Fred Wilson has a post on this subject as well: Nature vs Nurture and Entrepreneurship. He listed five attributes for entrepreneurs:
- A stubborn belief in one’s self
- A confidence bordering on arrogance
- A desire to accept risk and ambiguity, and the ability to live with them
- An ability to construct a vision and sell it to many others
- A magnet for talent
These attributes are very much along the similar lines as mine, though I would disagree with the “stubborn” and “arrogance” thing. Vivek rightfully pointed out “Silicon Valley investors often have a picture in their heads of the type of person who is worthy of funding: young, brash, stubborn, and arrogant”. No. There are plenty of successful entrepreneurs who are very humble and very flexible.
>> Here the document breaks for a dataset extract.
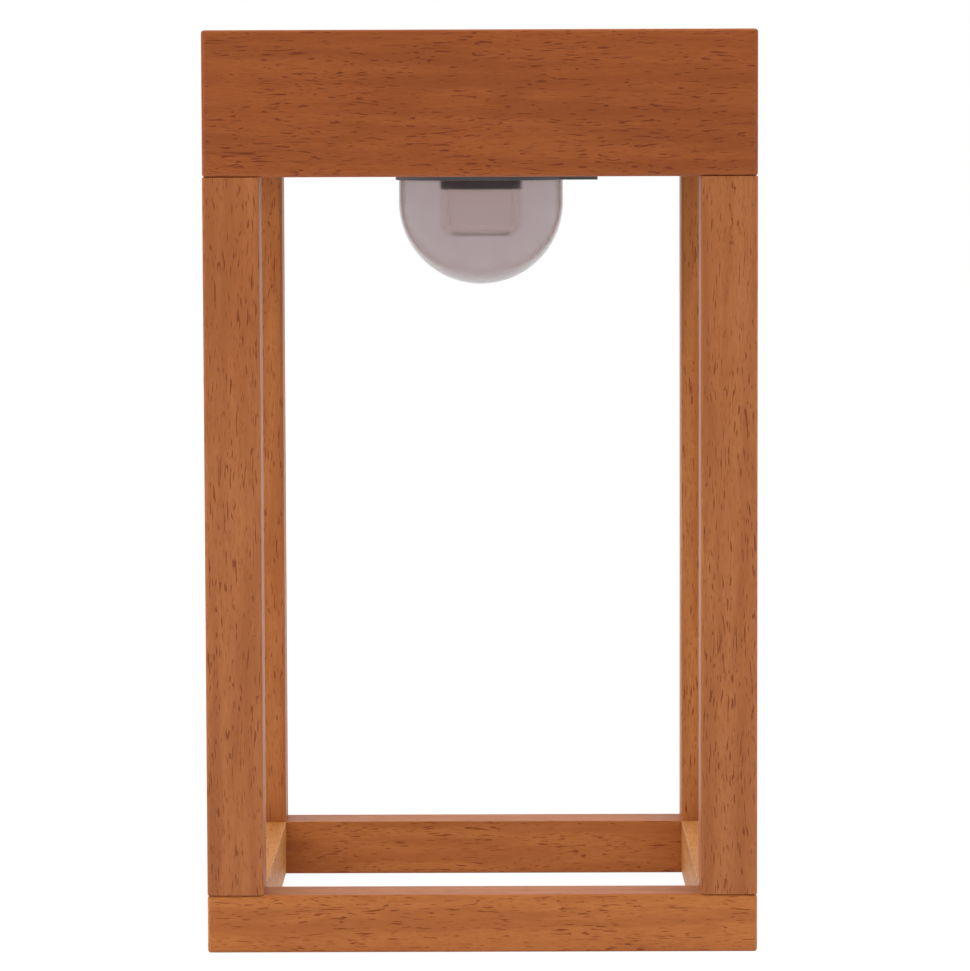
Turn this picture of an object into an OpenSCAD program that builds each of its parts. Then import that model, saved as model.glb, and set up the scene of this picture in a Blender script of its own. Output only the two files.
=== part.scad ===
// Solar table lantern: a square beech frame with a lift-out lamp unit in its top box.
// The unit holds a solar panel, a rechargeable cell, a control board and a domed lamp.
// Millimetres, +Z up, origin at the centre of the base, front of the lantern towards -Y.

/* [Wood frame] */
// Outside width and depth of the lantern
frame_w = 180; // [162:1:230]
// Side of each square post, and thickness of the rails and boards
post_w = 18.5; // [15:0.5:22]
// Height of the base rails
rail_h = 19; // [16:0.5:30]
// Length of each post between the rails and the boards
post_l = 234.5; // [150:0.5:320]
// Height of the top boards
board_h = 47.5; // [45:0.5:80]
// Rounding of the posts and of the outside corners
edge_r = 1.2; // [0.6:0.1:3]
// Diameter of the dowels
dowel_d = 6; // [4:0.5:8]
// Length of the dowels
dowel_l = 30; // [20:1:34]
// Length of each dowel that sits in the post
dowel_in_post = 16; // [10:1:20]
// Glue gap around and at the ends of a dowel
glue_gap = 0.05; // [0.02:0.01:0.2]
// Width of the ledge that carries the lamp unit
ledge_w = 5; // [3:0.5:7]
// Depth of the ledge below the top of the boards
ledge_h = 5; // [4:0.5:8]

/* [Lamp unit casing] */
// Gap between the lamp unit and the inside of the boards
unit_gap = 0.5; // [0.3:0.1:1.5]
// Gap between the bezel and the sides of its rebate
seat_gap = 0.3; // [0.2:0.1:1]
// How far the bezel lies below the top of the boards
bezel_recess = 0.5; // [0:0.1:1.5]
// Rounding of the bezel's corners
bezel_r = 3; // [1.5:0.5:6]
// Wall thickness of the bezel skirt and the housing
shell_t = 2; // [1.5:0.1:3]
// Thickness of the bezel wall beside the glass
pocket_wall = 1.3; // [0.8:0.1:2]
// Width of the shelf that the panel lies on
shelf_w = 5; // [3:0.5:8]
// Thickness of that shelf
shelf_t = 2; // [1.2:0.1:3]
// Height of the bezel skirt below the ledge
skirt_h = 9.2; // [8.5:0.1:14]
// Thickness of the gasket between skirt and housing
rim_gasket_t = 0.8; // [0.5:0.1:1.5]
// Thickness of the housing floor
floor_t = 2; // [1.5:0.1:3]
// Height of the floor's underside above the bottom of the boards
floor_up = 2; // [1.5:0.1:5]
// Side of the square corner posts that take the housing screws
corner_post = 12; // [10:0.5:14]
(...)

It is not about being stubborn. It is about having the strong will power to make something happen. In doing so, many entrepreneurs are perfectly happy for being the opposite of “stubborn” about a lot of other things. It is not about being “arrogant”. Arrogant people are those who haven’t seem enough yet. Good entrepreneurs are confident but also have keen ears and eyes to learn from other people.